Pub Date: Dec. 18th, 1997
ISBN: 0-679-40418-X
Publisher: Knopf

A fair-enough stab at Rothian (or, perhaps more accurately, Bellovian) comic portraiture intermittently enlivens this overlong story of an aging TV producer, lover of women, and possible murderer: the eponymous Barney Panofsky, a kind of lower-case Mickey Sabbath or Augie March. A lifelong Montrealer (and devoted fan of hockey's Les Canadiens), Barney is penning his own story as he's about to be ``outed'' for his various disgusting personal traits and disgraceful (when not outright criminal) behavior—the outing to be done by his former friend, successful popular novelist Terry McIver. ``I have my principles,'' Barney protests. ``I have never handled arms, drugs, or health foods.'' What he has handled are three long-suffering (and, to differing degrees, insufferable) wives: the high-strung Clara, a poet and suicide, who becomes a feminist saint; the unforgiving shrew whom Barney refers to only as ``the Second Mrs. Panofsky''; and, best of all, the gentle and charming Miriam (whom—let's be fair about this—Barney met and fell for during his second wedding ceremony).

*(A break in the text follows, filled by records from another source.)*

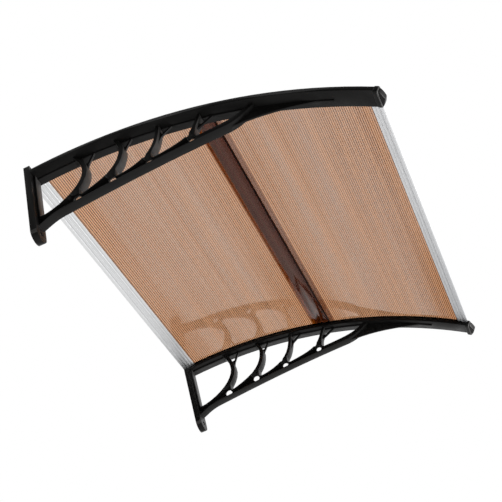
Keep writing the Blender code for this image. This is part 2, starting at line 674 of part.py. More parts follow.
def front_rail(name, finish):
    """Extruded rail over the front sheet's edge: two lips, a stop and a hollow nose."""
    stop = GAP / ARC_RADIUS
    wall = RAIL_WALL / ARC_RADIUS
    grip = FRONT_RAIL_GRIP / ARC_RADIUS
    upper_grip = FRONT_RAIL_UPPER_GRIP / ARC_RADIUS
    box = FRONT_RAIL_BOX / ARC_RADIUS
    shoulder = FRONT_RAIL_SHOULDER / ARC_RADIUS
    slot_low = SHEET_UNDER - GAP
    slot_high = SHEET_OVER + GAP
    low = slot_low - RAIL_WALL
    high = slot_high + RAIL_WALL

    def at(angle, radius):
        return Vector(at_angle(FRONT_SHEET_END + angle, radius))

    outline = [at(-grip, slot_low), at(stop, slot_low), at(stop, slot_high), at(-upper_grip, slot_high)]
    outline += [at(-upper_grip, high), at(shoulder, high), at(box, high - 2 * RAIL_WALL)]
    outline += [at(box, low + 2 * RAIL_WALL)]
    outline += ridged(at(shoulder, low), at(-grip, low), FRONT_RAIL_RIDGE_COUNT)
    body = across(name, outline, -FRONT_RAIL_HALF, FRONT_RAIL_HALF, finish)
    hollow = [at(stop + wall, slot_low), at(stop + wall, slot_high), at(shoulder - wall, slot_high),
              at(box - wall, high - 2 * RAIL_WALL), at(box - wall, low + 2 * RAIL_WALL),
              at(shoulder - wall, slot_low)]
    shape(body, across("hollow", hollow, -FRONT_RAIL_HALF - CUT_MARGIN, FRONT_RAIL_HALF + CUT_MARGIN))
    return body


def side_strip(name, side, finish):
    """Strip that holds the sheets down along a bracket."""
    low = SHEET_OVER + GAP
    high = low + STRIP_THICKNESS
    profile = [(STRIP_INNER, low), (STRIP_OUTER, low), (STRIP_OUTER, high), (STRIP_INNER, high)]
    start = arc_angle(COLUMN_DEPTH + GAP, high)
    body = along_arc(name, profile, start, BAR_END - GAP / ARC_RADIUS, BAR_STEPS, finish)
    for angle in screw_angles():
        levels = [(low - CUT_MARGIN, SCREW_SHANK + GAP), (high + CUT_MARGIN, SCREW_SHANK + GAP)]
        shape(body, turned("strip_hole", SCREW_OFFSET, angle, levels))
    place(body, name, side)
    return body


def strip_screw(name, side, angle, finish):
    """Washer-head screw through a side strip and a sheet into the bracket."""
    seat = SHEET_OVER + STRIP_THICKNESS + 2 * GAP
    washer = seat + WASHER_THICKNESS
    levels = [(ARC_RADIUS - SCREW_BITE, SCREW_SHANK), (seat, SCREW_SHANK), (seat, SCREW_HEAD),
              (washer, SCREW_HEAD), (washer, SCREW_DOME), (seat + SCREW_HEAD_HEIGHT, SCREW_DOME_TOP)]
    body = turned(name, SCREW_OFFSET, angle, levels, finish)
    place(body, name, side)
    smooth(body)
    return body


def main():
    for old in list(bpy.data.objects):
        bpy.data.objects.remove(old)
    black = material("black_plastic", (0.012, 0.012, 0.013), 0.42)
    brown = material("brown_sheet", (0.55, 0.25, 0.12), 0.25, alpha=0.55)
    dark_brown = material("brown_profile", (0.16, 0.05, 0.03), 0.2, alpha=0.8)
    aluminium = material("aluminium", (0.80, 0.81, 0.83), 0.3, metallic=1.0)
    rubber = material("rubber", (0.02, 0.02, 0.02), 0.8)
    steel = material("screw_steel", (0.55, 0.56, 0.58), 0.35, metallic=1.0)

    for side, word in ((-1, "left"), (1, "right")):
        bracket("bracket_" + word, side, black)
        end_cap("end_cap_" + word, side, black)
        side_strip("side_strip_" + word, side, black)
        for number, angle in enumerate(screw_angles(), 1):
            strip_screw(f"strip_screw_{word}_{number}", side, angle, steel)
    sheet("sheet_rear", REAR_SHEET_START, JOINT_ANGLE - HALF_JOINT, brown)
    sheet("sheet_front", JOINT_ANGLE + HALF_JOINT, FRONT_SHEET_END, brown)
    joint_strip("joint_strip", dark_brown)
    wall_rail("wall_rail", aluminium)
    wall_seal("wall_seal", rubber)
    front_rail("front_rail", aluminium)


main()
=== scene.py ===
import json
import math

import bmesh
import bpy
import numpy as np
from mathutils import Matrix, Vector


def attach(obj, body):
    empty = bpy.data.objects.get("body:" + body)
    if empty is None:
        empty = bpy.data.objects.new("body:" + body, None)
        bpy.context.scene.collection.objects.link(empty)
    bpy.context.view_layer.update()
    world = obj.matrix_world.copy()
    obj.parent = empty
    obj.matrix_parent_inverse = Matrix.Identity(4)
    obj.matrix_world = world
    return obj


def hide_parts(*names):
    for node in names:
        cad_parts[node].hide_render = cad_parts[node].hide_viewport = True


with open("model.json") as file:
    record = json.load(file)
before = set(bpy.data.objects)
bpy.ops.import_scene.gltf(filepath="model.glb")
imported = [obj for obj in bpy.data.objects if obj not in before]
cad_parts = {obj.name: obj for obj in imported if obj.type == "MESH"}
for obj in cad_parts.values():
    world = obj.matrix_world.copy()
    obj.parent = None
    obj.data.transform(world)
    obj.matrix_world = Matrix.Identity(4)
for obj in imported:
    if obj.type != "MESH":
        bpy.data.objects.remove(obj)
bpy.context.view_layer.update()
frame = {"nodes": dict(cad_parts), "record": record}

nodes = frame["nodes"]
print("canopy: frame loaded,", len(nodes), "nodes")


class Wire:
    # one output of a shader node; maths written on it adds Math nodes to its paint

    def __init__(self, paint, socket):
        self.paint, self.socket = paint, socket

    def __add__(self, other):
        return self.paint.maths("ADD", self, other)

    def __sub__(self, other):
        return self.paint.maths("SUBTRACT", self, other)

    def __rsub__(self, other):
        return self.paint.maths("SUBTRACT", other, self)

    def __mul__(self, other):
        return self.paint.maths("MULTIPLY", self, other)

    def __truediv__(self, other):
        return self.paint.maths("DIVIDE", self, other)

    __radd__ = __add__
    __rmul__ = __mul__


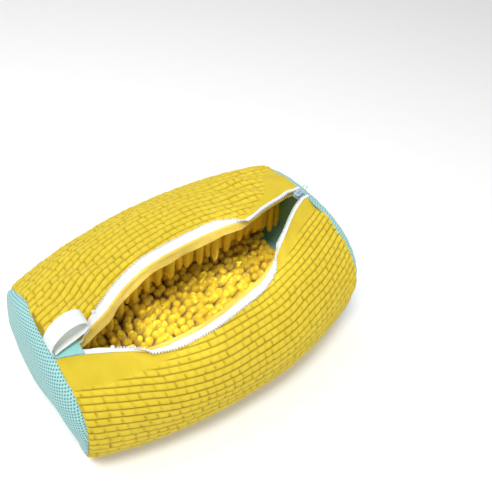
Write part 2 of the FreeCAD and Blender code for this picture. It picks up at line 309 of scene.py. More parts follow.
def add_cloth_map(piece, u, v):
    """Writes each point's place on the flat cloth, in metres, as a UV map."""
    layer = piece.data.uv_layers.new(name="cloth")
    corner = np.empty(len(piece.data.loops), dtype=np.int32)
    piece.data.loops.foreach_get("vertex_index", corner)
    pairs = np.stack([u.ravel()[corner], v.ravel()[corner]], axis=1).astype(np.float32)
    layer.data.foreach_set("uv", pairs.ravel())


# The pillows: length along the bag, width round it, how far they stand up. The rows are
# closer together on top, where the cloth is drawn towards the zip.
pillow_length = 0.0098
base_row_width = 0.0087
front_row_width = 0.0072
back_row_width = 0.0086
pillow_height = 0.0025
points_per_row = 7
points_per_base_row = 5
points_per_pillow = 5.7
rows_before = 54
rows_behind = 50
base_rows = 9
# Rows narrow towards the lips over some rows, after an even stretch under the bag.
even_rows = 19.0
narrowing_rows = 13.0
# How much the row lines follow the bag's shape at its ends, from 0 (fully) to 1 (not at all).
row_drift = 0.45
# How far a row strays from its even line.
waver_size = 0.0011
run_points = 1800
# The stretch of those points under the bag, where they only go from front to back.
base_points = slice(500, 1300)

middle_run = wrap(0.0, 0.0, 10)[1]


def rows_to_run(rows):
    """Distance round the bag from the middle of its base to a row, front rows negative."""
    top_width = np.where(rows < 0, front_row_width, back_row_width)
    count = np.abs(rows)
    past_even = count - even_rows
    t = np.clip(past_even / narrowing_rows, 0, 1)
    narrowed = narrowing_rows * t * t / 2 + np.maximum(past_even - narrowing_rows, 0)
    return np.sign(rows) * (count * base_row_width + (top_width - base_row_width) * narrowed)


row_lines = []
for row in range(-rows_before, rows_behind):
    finest = points_per_base_row if abs(row + 0.5) < base_rows else points_per_row
    row_lines.extend(row + k / finest for k in range(finest))
row_lines = np.array(row_lines)
cover_columns = len(row_lines)
cover_rows = int(round(2 * half_length / pillow_length * points_per_pillow)) + 1
stations = np.linspace(-half_length, half_length, cover_rows)
row_runs = rows_to_run(row_lines)
row_waver = waver_size * smooth_noise(cover_rows, cover_columns, 12, 26, 3)
cover_grid = np.empty((cover_rows, cover_columns, 3))
cover_grid[:, :, 0] = stations[:, None]
run_length = np.empty(cover_rows)
run_grid = np.empty((cover_rows, cover_columns))
for i, x in enumerate(stations):
    points, run_length[i] = wrap(x, pillow_height, run_points)
    steps = np.linspace(0, run_length[i], run_points)
    lowest = np.interp(0.0, points[base_points, 0], steps[base_points])
    scale = row_drift + (1 - row_drift) * run_length[i] / middle_run
    run_grid[i] = np.clip(lowest + row_runs * scale + row_waver[i], 0.0, run_length[i])
    cover_grid[i, :, 1] = np.interp(run_grid[i], steps, points[:, 0])
    cover_grid[i, :, 2] = np.interp(run_grid[i], steps, points[:, 1])
from_front = run_grid
from_back = run_length[:, None] - run_grid
station_grid = np.repeat(stations[:, None], cover_columns, axis=1)
from_left = station_grid + half_length
from_right = half_length - station_grid
first_column = (run_grid > 0).argmax(axis=1) - 1
last_column = cover_columns - (run_grid < run_length[:, None])[:, ::-1].argmax(axis=1)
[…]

Aside from marriage, his life is pretty much taken up by the demands of his company, Totally Useless Productions, which churns out highly popular and instantly forgettable mass entertainment (``Had I suspected I would survive to . . . sixty-seven,'' Barney muses, ``I would prefer to have earned a reputation as a gentleman, rather than a ruffian who made his fortune producing crap for tv''). We hardly believe him, but that also hardly matters, in a fast-paced, foulmouthed, generally entertaining romp that unfortunately grows tiresome whenever Richler lets Barney drone on about his literary loves or pet hates (feminists, antismoking activists, the annoyingly middlebrow Terry McIver, and QuÇbeáois separatists, among many other targets) or alludes coyly to characters from his own earlier novels. The result pales beside such Richler triumphs as The Apprenticeship of Duddy Kravitz (1960) and St. Urbain's Horseman (1971), but it's a pretty decent comic novel nevertheless.